The corporate thinking behind modern video game design mandates that a complete product should ship in a state in which it can be feasibly and reasonably completed by the majority of its audience at the standard difficulty setting. An industry, currently in the midst of sequelitis and lead by sales figures must stand by the status quo. As it turns out, letting people play through a sixty dollar roller-coaster ride, then charging them another sixty the following year for another such jaunt is quite profitable.

The web URL for Dark Souls, “,” reaffirms to fans of the masochistic romp that everything they loved about Demons Souls is intact.

To compound the difficulty both entries eschew another convention the difficulty setting. The Souls games’ use a single soul-crushing setting.

Dark Souls wears its predecessor’s infamy on its face much akin to the way it flaunts the soft skin torn from the tender hides of its victims. Terrorists and fictional home front wars are replaced by protagonists with charred epidermises and giant, fire-spewing monstrosities who kill you in half a heartbeat.

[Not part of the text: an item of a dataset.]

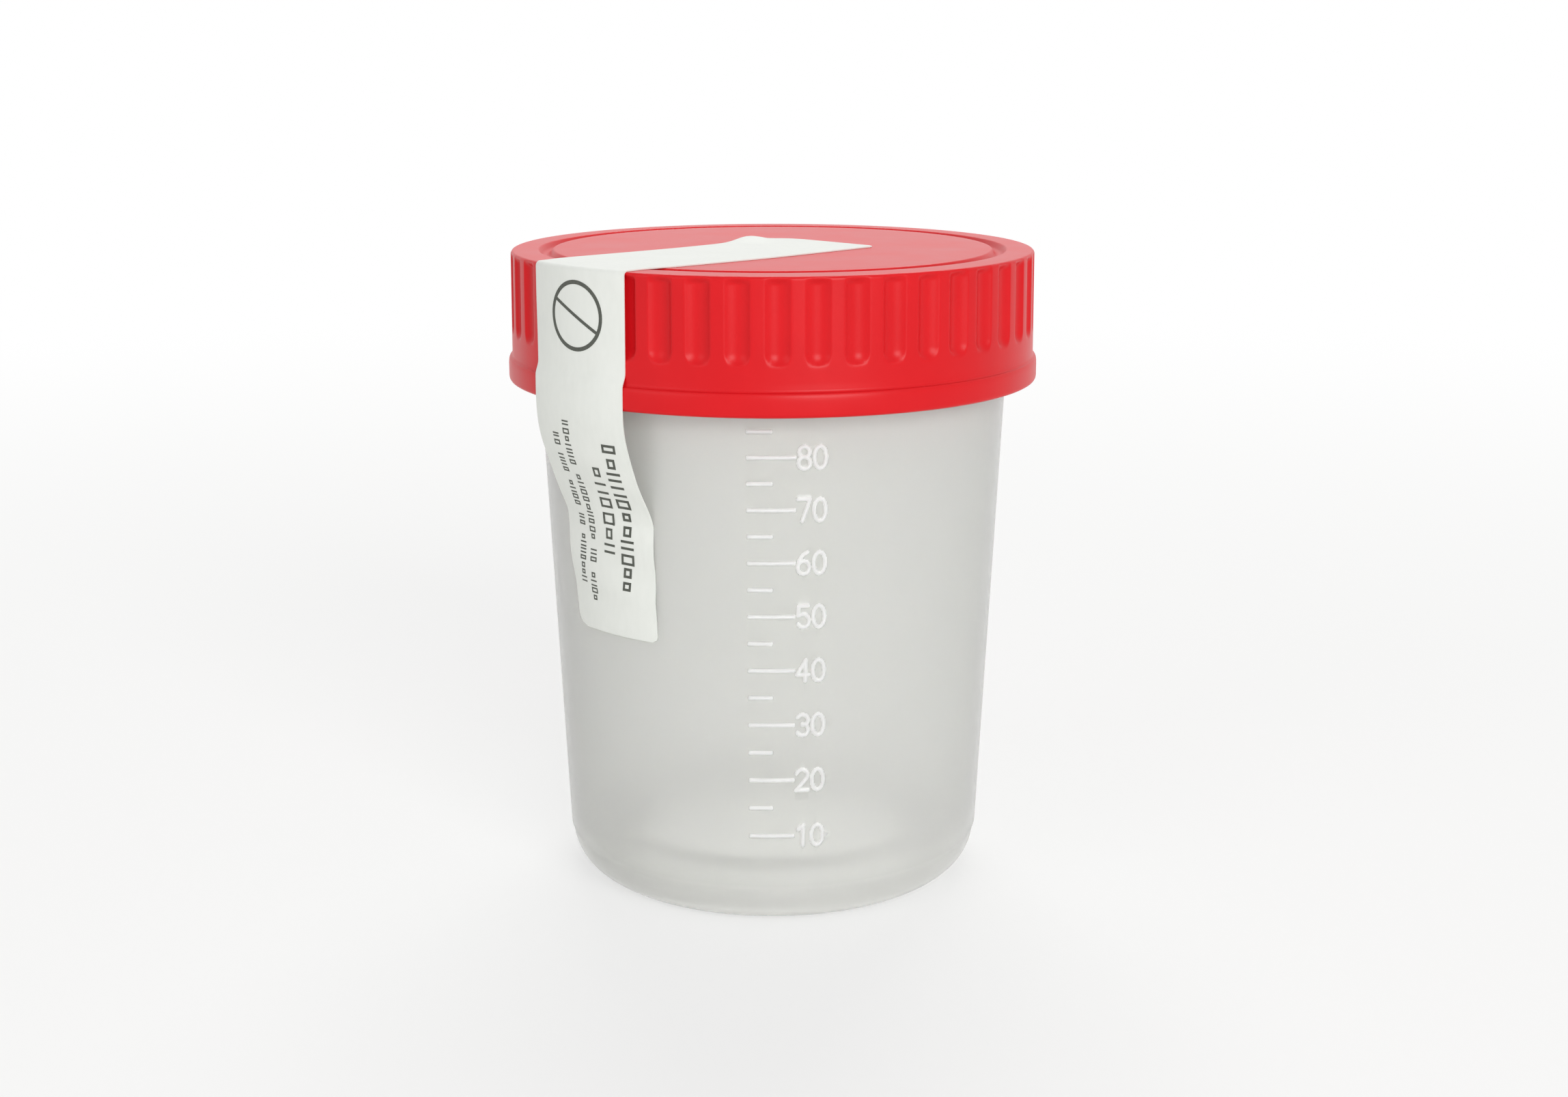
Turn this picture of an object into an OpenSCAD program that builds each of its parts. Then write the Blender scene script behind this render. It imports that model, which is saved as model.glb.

World myths are teeming with examples of heroes surmounting unspeakable pain and horror. Many such personae are exalted to unenviable state of martyrdom. One need only riffle through The Bible for the most famous of examples. Wording such as stout masochist, unwavering martyr and firm punching bag are selling points the likes of which may never find their way onto the resume of average employment seeker. Still, a person who can take a hefty, swift strike to the nether regions without so much as showing a crack in their composure. It is perhaps for the best that I leave the ordeal of delineating the line between torment and elation to a man with a higher testicular constitution for self-inflicted flailing.